**PROBLEM TO WORK ON**
Write the material out again in full, exactly.

* START SOURCE DATA *

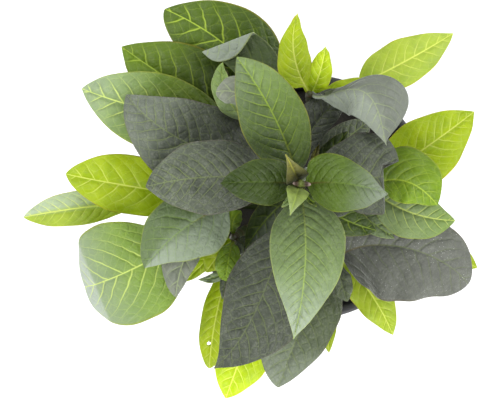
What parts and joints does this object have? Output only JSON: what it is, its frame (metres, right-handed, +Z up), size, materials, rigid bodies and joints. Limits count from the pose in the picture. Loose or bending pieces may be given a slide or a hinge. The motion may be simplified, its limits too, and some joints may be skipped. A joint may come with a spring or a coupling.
{
  "type": "aquarium plant",
  "caption": "Compact giant hygrophila: upright stems with broad quilted leaves in crossed pairs, growing from a fibrous plug in a round black pot that stands on its base.",
  "frame": {"origin": "centre of the flat underside of the pot, which is what the plant stands on", "axes": "+Z is up along the pot's axis; seen from above with +X to the right and +Y away, the plant lies as in the picture"},
  "size_m": [0.1686, 0.1469, 0.1714],
  "materials": {
    "pot_black_plastic": "satin",
    "growing_medium_dark_fibre": "matte",
    "stem_green": "satin",
    "bud_brown": "satin",
    "leaf_dark_grey_green": "satin",
    "leaf_mid_green": "satin",
    "leaf_lime_green": "satin",
    "leaf_lime": "satin",
    "leaf_pale_green": "satin",
    "leaf_silver_green": "satin",
    "leaf_bronze_green": "satin"
  },
  "bodies": {
    "root": {"pot": "pot_black_plastic", "growing_medium": "growing_medium_dark_fibre", "bud": "bud_brown", "stem_centre": "stem_green", "stem_east": "stem_green", "stem_far_west": "stem_green", "stem_north": "stem_green", "stem_north_east": "stem_green", "stem_north_west": "stem_green", "stem_south": "stem_green", "stem_south_east": "stem_green", "stem_south_west": "stem_green", "stem_west": "stem_green", "leaf_centre_1_back": "leaf_bronze_green", "leaf_centre_1_front": "leaf_pale_green", "leaf_centre_2_left": "leaf_mid_green", "leaf_centre_2_right": "leaf_mid_green", "leaf_centre_3_back": "leaf_mid_green", "leaf_centre_3_front": "leaf_pale_green", "leaf_centre_4_left": "leaf_dark_grey_green", "leaf_centre_4_right": "leaf_dark_grey_green", "leaf_centre_5_front": "leaf_dark_grey_green", "leaf_centre_5_back": "leaf_dark_grey_green", "leaf_centre_6_left": "leaf_dark_grey_green", "leaf_centre_6_right": "leaf_dark_grey_green", "leaf_centre_7_front": "leaf_mid_green", "leaf_centre_7_back": "leaf_dark_grey_green", "leaf_centre_7_right": "leaf_mid_green", "leaf_centre_8_right": "leaf_pale_green", "leaf_north_east_1": "leaf_silver_green", "leaf_north_east_2": "leaf_lime", "leaf_north_east_3": "leaf_lime", "leaf_north_east_4": "leaf_lime", "leaf_north_east_5": "leaf_lime", "leaf_east_1": "leaf_lime_green", "leaf_east_2": "leaf_lime_green", "leaf_east_3": "leaf_lime", "leaf_east_4": "leaf_lime", "leaf_south_east_1": "leaf_dark_grey_green", "leaf_south_east_2": "leaf_dark_grey_green", "leaf_south_east_3": "leaf_dark_grey_green", "leaf_south_east_4": "leaf_lime", "leaf_south_east_5": "leaf_lime", "leaf_south_1": "leaf_lime", "leaf_south_west_1": "leaf_mid_green", "leaf_south_west_2": "leaf_lime", "leaf_south_west_3": "leaf_lime", "leaf_south_west_4": "leaf_lime", "leaf_west_1": "leaf_mid_green", "leaf_west_2": "leaf_silver_green", "leaf_west_3": "leaf_lime_green", "leaf_far_west_1": "leaf_lime", "leaf_far_west_2": "leaf_lime", "leaf_north_west_1": "leaf_silver_green", "leaf_north_west_2": "leaf_pale_green", "leaf_north_west_3": "leaf_lime_green", "leaf_north_west_4": "leaf_mid_green", "leaf_north_1": "leaf_pale_green", "leaf_north_2": "leaf_mid_green"}
  },
  "joints": []
}
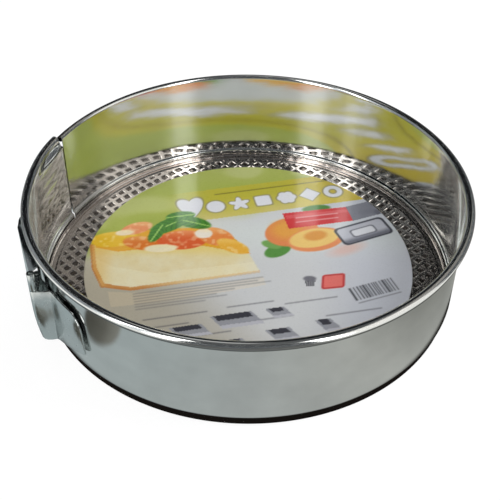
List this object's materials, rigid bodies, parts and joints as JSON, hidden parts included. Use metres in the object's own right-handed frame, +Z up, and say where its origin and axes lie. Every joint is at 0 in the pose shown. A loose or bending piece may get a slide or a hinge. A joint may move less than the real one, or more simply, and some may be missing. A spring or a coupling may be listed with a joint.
{
  "type": "springform pan",
  "caption": "Round springform baking pan: tinplate ring with a rolled rim and a lever clasp, a loose embossed floor and a loose paper card.",
  "frame": {"origin": "on the pan's axis, at the middle of the floor's underside, in the plane the pan stands on", "axes": "+Z up along the pan's axis; the clasp is on the -X side, at azimuth 205 degrees from +X towards +Y"},
  "size_m": [0.2712, 0.2709, 0.068],
  "materials": {
    "tinplate_bright": "bright rolled tinplate, mirror-like with fine rolling lines",
    "clasp_steel": "plain bright steel, lightly brushed",
    "floor_tin": "embossed tinplate, slightly brown-grey",
    "card_print": "semi-gloss printed card"
  },
  "bodies": {
    "ring_front": {"band_front": "tinplate_bright", "lever_bracket": "clasp_steel", "lever_pin": "clasp_steel", "bracket_rivet_1": "clasp_steel", "bracket_rivet_2": "clasp_steel", "bracket_rivet_3": "clasp_steel"},
    "ring_rear": {"band_rear": "tinplate_bright", "catch_plate": "clasp_steel", "catch_rivet_1": "clasp_steel", "catch_rivet_2": "clasp_steel", "catch_rivet_3": "clasp_steel"},
    "lever": {"clasp_lever": "clasp_steel", "link_pin": "clasp_steel"},
    "link": {"draw_link": "clasp_steel"},
    "floor": {"base_plate": "floor_tin"},
    "card": {"paper_card": "card_print"}
  },
  "joints": [
    {"name": "band_opening", "type": "hinge", "parent": "ring_front", "child": "ring_rear", "pos_m": [0.11618, 0.0726, 0.03], "axis": [0, 0, -1], "range_deg": [0, 5.5]},
    {"name": "lever_swing", "type": "hinge", "parent": "ring_front", "child": "lever", "pos_m": [-0.12108, -0.05646, 0.03], "axis": [0, 0, -1], "range_deg": [0, 110.1]},
    {"name": "link_swing", "type": "hinge", "parent": "lever", "child": "link", "pos_m": [-0.11898, -0.07435, 0.03], "axis": [0, 0, 1], "range_deg": [0, 97.6]},
    {"name": "floor_lift", "type": "slide", "parent": "ring_front", "child": "floor", "axis": [0, 0, 1], "range_m": [0, 0.09]},
    {"name": "card_lift", "type": "slide", "parent": "floor", "child": "card", "axis": [0, 0, 1], "range_m": [0, 0.08]}
  ],
  "couplings": [
    {"joint": "lever_swing", "follows": "band_opening", "ratio": 20},
    {"joint": "link_swing", "follows": "band_opening", "ratio": 17.727}
  ]
}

* END SOURCE DATA *

**FULL RESPONSE**
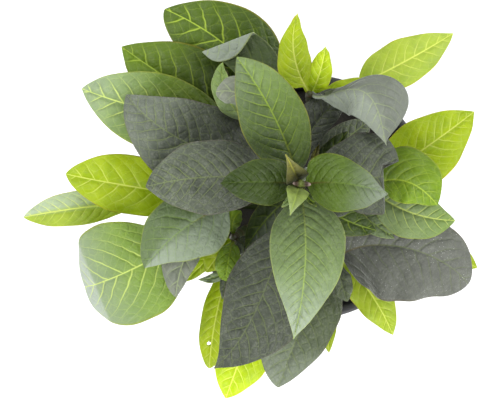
What parts and joints does this object have? Output only JSON: what it is, its frame (metres, right-handed, +Z up), size, materials, rigid bodies and joints. Limits count from the pose in the picture. Loose or bending pieces may be given a slide or a hinge. The motion may be simplified, its limits too, and some joints may be skipped. A joint may come with a spring or a coupling.
{
  "type": "aquarium plant",
  "caption": "Compact giant hygrophila: upright stems with broad quilted leaves in crossed pairs, growing from a fibrous plug in a round black pot that stands on its base.",
  "frame": {"origin": "centre of the flat underside of the pot, which is what the plant stands on", "axes": "+Z is up along the pot's axis; seen from above with +X to the right and +Y away, the plant lies as in the picture"},
  "size_m": [0.1686, 0.1469, 0.1714],
  "materials": {
    "pot_black_plastic": "satin",
    "growing_medium_dark_fibre": "matte",
    "stem_green": "satin",
    "bud_brown": "satin",
    "leaf_dark_grey_green": "satin",
    "leaf_mid_green": "satin",
    "leaf_lime_green": "satin",
    "leaf_lime": "satin",
    "leaf_pale_green": "satin",
    "leaf_silver_green": "satin",
    "leaf_bronze_green": "satin"
  },
  "bodies": {
    "root": {"pot": "pot_black_plastic", "growing_medium": "growing_medium_dark_fibre", "bud": "bud_brown", "stem_centre": "stem_green", "stem_east": "stem_green", "stem_far_west": "stem_green", "stem_north": "stem_green", "stem_north_east": "stem_green", "stem_north_west": "stem_green", "stem_south": "stem_green", "stem_south_east": "stem_green", "stem_south_west": "stem_green", "stem_west": "stem_green", "leaf_centre_1_back": "leaf_bronze_green", "leaf_centre_1_front": "leaf_pale_green", "leaf_centre_2_left": "leaf_mid_green", "leaf_centre_2_right": "leaf_mid_green", "leaf_centre_3_back": "leaf_mid_green", "leaf_centre_3_front": "leaf_pale_green", "leaf_centre_4_left": "leaf_dark_grey_green", "leaf_centre_4_right": "leaf_dark_grey_green", "leaf_centre_5_front": "leaf_dark_grey_green", "leaf_centre_5_back": "leaf_dark_grey_green", "leaf_centre_6_left": "leaf_dark_grey_green", "leaf_centre_6_right": "leaf_dark_grey_green", "leaf_centre_7_front": "leaf_mid_green", "leaf_centre_7_back": "leaf_dark_grey_green", "leaf_centre_7_right": "leaf_mid_green", "leaf_centre_8_right": "leaf_pale_green", "leaf_north_east_1": "leaf_silver_green", "leaf_north_east_2": "leaf_lime", "leaf_north_east_3": "leaf_lime", "leaf_north_east_4": "leaf_lime", "leaf_north_east_5": "leaf_lime", "leaf_east_1": "leaf_lime_green", "leaf_east_2": "leaf_lime_green", "leaf_east_3": "leaf_lime", "leaf_east_4": "leaf_lime", "leaf_south_east_1": "leaf_dark_grey_green", "leaf_south_east_2": "leaf_dark_grey_green", "leaf_south_east_3": "leaf_dark_grey_green", "leaf_south_east_4": "leaf_lime", "leaf_south_east_5": "leaf_lime", "leaf_south_1": "leaf_lime", "leaf_south_west_1": "leaf_mid_green", "leaf_south_west_2": "leaf_lime", "leaf_south_west_3": "leaf_lime", "leaf_south_west_4": "leaf_lime", "leaf_west_1": "leaf_mid_green", "leaf_west_2": "leaf_silver_green", "leaf_west_3": "leaf_lime_green", "leaf_far_west_1": "leaf_lime", "leaf_far_west_2": "leaf_lime", "leaf_north_west_1": "leaf_silver_green", "leaf_north_west_2": "leaf_pale_green", "leaf_north_west_3": "leaf_lime_green", "leaf_north_west_4": "leaf_mid_green", "leaf_north_1": "leaf_pale_green", "leaf_north_2": "leaf_mid_green"}
  },
  "joints": []
}
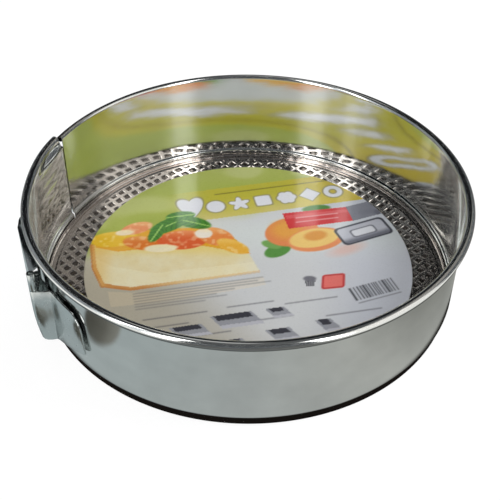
List this object's materials, rigid bodies, parts and joints as JSON, hidden parts included. Use metres in the object's own right-handed frame, +Z up, and say where its origin and axes lie. Every joint is at 0 in the pose shown. A loose or bending piece may get a slide or a hinge. A joint may move less than the real one, or more simply, and some may be missing. A spring or a coupling may be listed with a joint.
{
  "type": "springform pan",
  "caption": "Round springform baking pan: tinplate ring with a rolled rim and a lever clasp, a loose embossed floor and a loose paper card.",
  "frame": {"origin": "on the pan's axis, at the middle of the floor's underside, in the plane the pan stands on", "axes": "+Z up along the pan's axis; the clasp is on the -X side, at azimuth 205 degrees from +X towards +Y"},
  "size_m": [0.2712, 0.2709, 0.068],
  "materials": {
    "tinplate_bright": "bright rolled tinplate, mirror-like with fine rolling lines",
    "clasp_steel": "plain bright steel, lightly brushed",
    "floor_tin": "embossed tinplate, slightly brown-grey",
    "card_print": "semi-gloss printed card"
  },
  "bodies": {
    "ring_front": {"band_front": "tinplate_bright", "lever_bracket": "clasp_steel", "lever_pin": "clasp_steel", "bracket_rivet_1": "clasp_steel", "bracket_rivet_2": "clasp_steel", "bracket_rivet_3": "clasp_steel"},
    "ring_rear": {"band_rear": "tinplate_bright", "catch_plate": "clasp_steel", "catch_rivet_1": "clasp_steel", "catch_rivet_2": "clasp_steel", "catch_rivet_3": "clasp_steel"},
    "lever": {"clasp_lever": "clasp_steel", "link_pin": "clasp_steel"},
    "link": {"draw_link": "clasp_steel"},
    "floor": {"base_plate": "floor_tin"},
    "card": {"paper_card": "card_print"}
  },
  "joints": [
    {"name": "band_opening", "type": "hinge", "parent": "ring_front", "child": "ring_rear", "pos_m": [0.11618, 0.0726, 0.03], "axis": [0, 0, -1], "range_deg": [0, 5.5]},
    {"name": "lever_swing", "type": "hinge", "parent": "ring_front", "child": "lever", "pos_m": [-0.12108, -0.05646, 0.03], "axis": [0, 0, -1], "range_deg": [0, 110.1]},
    {"name": "link_swing", "type": "hinge", "parent": "lever", "child": "link", "pos_m": [-0.11898, -0.07435, 0.03], "axis": [0, 0, 1], "range_deg": [0, 97.6]},
    {"name": "floor_lift", "type": "slide", "parent": "ring_front", "child": "floor", "axis": [0, 0, 1], "range_m": [0, 0.09]},
    {"name": "card_lift", "type": "slide", "parent": "floor", "child": "card", "axis": [0, 0, 1], "range_m": [0, 0.08]}
  ],
  "couplings": [
    {"joint": "lever_swing", "follows": "band_opening", "ratio": 20},
    {"joint": "link_swing", "follows": "band_opening", "ratio": 17.727}
  ]
}